Sites classés et inscrits protégés au titre de la loi du 2 mai 1930
Dans un périmètre de quinze kilomètres du projet éolien de Bridoré se trouvent trois sites classés et trois sites inscrits, représentant en cumul plus de 500 ha de territoires protégés au titre de la loi du 2 mai 1930 :
- Chanceaux-près-Loches (243 ha classés depuis 1964 : château – parc – village – vallon de la Chantereine) où se déroule le célèbre évènement littéraire estival annuel « La Forêt des Livres », devenu « Les écrivains chez Gonzague Saint Bris ») ;
- Chemillé sur Indrois (55 ha classés depuis 1947 : Chartreuse du Liget, La Corroirie) ;
- Beaulieu les Loches : façade logis du XVe siècle (classé) et ses abords le long du canal de l’Indre (inscrits) ;
- Esves le Moutiers – Saint Senoch – Varennes (178 ha inscrits depuis 1980 : Château de Saint Senoch et ses abords) ;
- Loches : Citadelle et parc des Montains (23 ha inscrits depuis 1944) ;
- Montrésor : village de Montrésor (22 ha inscrits depuis 1944)

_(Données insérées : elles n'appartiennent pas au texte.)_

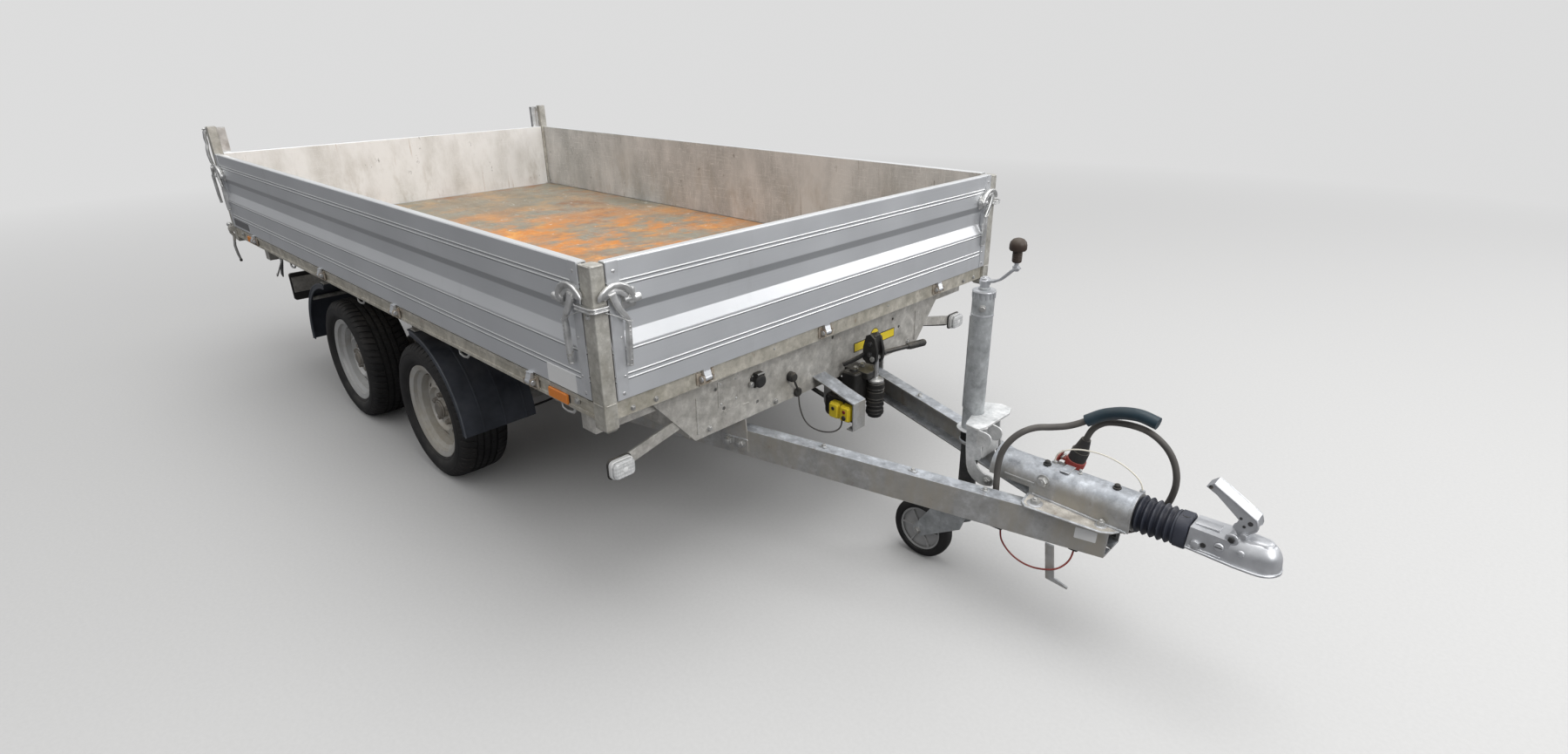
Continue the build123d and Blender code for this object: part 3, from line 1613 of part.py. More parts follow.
def placed(route):
    return tuple((bed_front + ahead, side, height) for ahead, side, height in route)


def cord_tube(name, diameter, route):
    radii = corner_radii(route)
    with BuildPart() as tube:
        with BuildLine() as path:
            FilletPolyline(*route, radius=radii)
        first = Vector(*route[1]) - Vector(*route[0])
        with BuildSketch(Plane(route[0], z_dir=first)):
            Circle(diameter / 2)
        run = path.wires()[0]
        sweep(path=run)
    ideal = 3.14159265 * diameter * diameter / 4 * run.length
    print(name, "length", round(run.length, 1), "radii", [round(r) for r in radii])
    print("  volume over section times length", round(tube.part.volume / ideal, 4))
    write(tube.part, name)


for cord_name, cord_diameter, cord_route in cords:
    cord_tube(cord_name, cord_diameter, placed(cord_route))

with BuildPart() as cable_sleeve:
    with BuildLine() as sleeve_path:
        FilletPolyline(*placed(sleeve_route), radius=corner_radii(sleeve_route))
    sleeve_first = Vector(*sleeve_route[1]) - Vector(*sleeve_route[0])
    with BuildSketch(Plane(placed(sleeve_route)[0], z_dir=sleeve_first)):
        Circle(16.5)
    sweep(path=sleeve_path.wires()[0])
write(cable_sleeve.part, "cable_sleeve")
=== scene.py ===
import math
import random

import bmesh
import bpy
from mathutils import Matrix, Vector


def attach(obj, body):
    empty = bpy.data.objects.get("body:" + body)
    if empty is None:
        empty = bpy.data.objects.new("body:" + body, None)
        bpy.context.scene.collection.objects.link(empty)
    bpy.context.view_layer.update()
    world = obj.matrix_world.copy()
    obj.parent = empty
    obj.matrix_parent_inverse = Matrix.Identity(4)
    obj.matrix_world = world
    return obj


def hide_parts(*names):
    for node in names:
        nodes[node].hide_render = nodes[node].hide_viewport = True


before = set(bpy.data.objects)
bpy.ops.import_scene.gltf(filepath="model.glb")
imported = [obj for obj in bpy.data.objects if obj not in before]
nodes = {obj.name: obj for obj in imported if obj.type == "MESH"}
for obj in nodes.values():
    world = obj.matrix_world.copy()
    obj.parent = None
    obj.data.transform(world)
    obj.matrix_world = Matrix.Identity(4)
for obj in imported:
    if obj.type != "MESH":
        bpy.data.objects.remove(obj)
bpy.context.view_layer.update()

X, Y, Z = (1, 0, 0), (0, 1, 0), (0, 0, 1)
BACK, DOWN = (-1, 0, 0), (0, 0, -1)


# Shader building

class Graph:
    """A shader's nodes, with short ways to make those that are used here."""

    def __init__(self, tree):
        self.tree = tree

    def feed(self, socket, value):
        if isinstance(value, bpy.types.NodeSocket):
            self.tree.links.new(value, socket)
        else:
            socket.default_value = value

    def add(self, kind, inputs=None, **settings):
        """Adds a node, sets its fields, and fills or links its inputs by name or number."""
        made = self.tree.nodes.new(kind)
        for field, value in settings.items():
            setattr(made, field, value)
        for socket, value in (inputs or {}).items():
            self.feed(made.inputs[socket], value)
        return made

    def maths(self, operation, first, second=0.0, clamp=False):
        return self.add("ShaderNodeMath", {0: first, 1: second}, operation=operation, use_clamp=clamp).outputs[0]

    def times(self, first, second, clamp=False):
        return self.maths("MULTIPLY", first, second, clamp)

    def plus(self, first, second, clamp=False):
        return self.maths("ADD", first, second, clamp)

    def minus(self, first, second):
        return self.maths("SUBTRACT", first, second)

    def unsigned(self, value):
        return self.maths("ABSOLUTE", value)

    def ramp(self, value, low, high, bottom=0.0, top=1.0):
        """A value mapped from low..high to bottom..top, clamped."""
        inputs = {0: value, 1: low, 2: high, 3: bottom, 4: top}
        return self.add("ShaderNodeMapRange", inputs, clamp=True).outputs[0]

    def mix(self, share, under, over):
        """One colour over another; each is a socket, or its red, green and blue."""
        colours = [c if isinstance(c, bpy.types.NodeSocket) else (*c, 1.0) for c in (under, over)]
        return self.add("ShaderNodeMix", {0: share, 6: colours[0], 7: colours[1]}, data_type="RGBA").outputs[2]

    def here(self, kind="Object"):
        return self.add("ShaderNodeTexCoord").outputs[kind]

    def parts(self, vector):
        return self.add("ShaderNodeSeparateXYZ", {0: vector}).outputs

    def noise(self, scale, detail=4.0, roughness=0.5, stretch=None, place=None):
        place = place or self.here()
        if stretch:
            place = self.add("ShaderNodeMapping", {"Vector": place, "Scale": stretch}).outputs[0]
        inputs = {"Vector": place, "Scale": scale, "Detail": detail, "Roughness": roughness}
        return self.add("ShaderNodeTexNoise", inputs).outputs["Fac"]

    def effect(self, made, **inputs):
        return self.add("ShaderNodeGroup", inputs, node_tree=made).outputs[0]

    def patches(self, scale, cover, softness, stretch=(1, 1, 1)):
        return self.effect(BLOTCH, Scale=scale, Cover=cover, Softness=softness, Stretch=stretch)

    def dust(self, scale, amount, sides):
        return self.effect(SETTLE, Scale=scale, Amount=amount, Sides=sides)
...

Un petit patrimoine d’une richesse exceptionnelle
De nombreuses maisons fortes et fiefs édifiés depuis le Moyen Âge sont conservés, des pigeonniers ont été restaurés. Le petit patrimoine est omniprésent : fontaines, lavoirs, moulins, loges de vignes, fours à chaux …
Enfin, il ne faut pas négliger l’impact sur le paysage rural aux constructions traditionnelles de tuffeau comme La Chaise ou Peljoue, à proximité immédiate (moins d’un kilomètre), lesquelles seraient tout simplement écrasées par ces imposantes machines de 150 mètres de haut.
N’oublions pas que l’Indre-et-Loire est l’un des départements ayant le plus riche patrimoine bâti avec 867 références dans la base des Monuments historiques.
Un territoire doté d’une biodiversité exceptionnelle
La vallée de l’Indre est une zone Natura 2000 qui s’étend de manière ininterrompue sur une distance de 100 km de la source de cette rivière, à proximité de Châteauroux, jusqu’à Loches, en passant à 800 mètres seulement du projet de parc éolien !
Ces territoires, au voisinage de Loches, sont caractérisés par d’importants massifs forestiers tant domaniaux que privés comportant in situ, ou en lisière, d’importantes zones humides avec de nombreux étangs et, au sud, la principale d’entre elle : les étangs de Brenne. Dans ces biotopes paisibles, les animaux trouvent une alimentation abondante et ne sont pas dérangés.
On y trouve donc une biodiversité d’une richesse exceptionnelle avec plusieurs espèces d’oiseaux inscrites sur la liste rouge de l’UICN France qui s’y reproduisent, comme la Cigogne Noire, le Milan Noir ou le Circaète Jean-le-Blanc, mais aussi quatorze des vingt-quatre espèces de chiroptères répertoriées en Centre Val de Loire et enfin une grande variété d’insectes.
Un projet destructeur, bâti contre les populations et leurs élus
Le conseil communautaire de Loches Sud Touraine a, depuis longtemps, engagé des efforts importants de développement du tourisme qui constitue désormais la seconde filière économique sur le territoire avec :
- 270 000 entrées dans ses sites et monuments, le premier desquels étant la citadelle de Loches ;
- 360 000 nuitées facturées par des hébergements marchands représentant 8 900 lits ;
- 6,7 M€ investis par le Conseil Départemental pour développer le tourisme dans les cinq dernières années (source : Office de Tourisme Touraine).
Ce projet destructeur viendrait à l’encontre de la valorisation du patrimoine de cette région, de la sérénité de ses habitants et de l’accueil touristique mis en place depuis de nombreuses années. Ce dossier a été adressé, assorti de l’avis défavorable de la Communauté de Communes Loches Sud Touraine, à la Préfecture d’Indre-et-Loire courant mai 2022.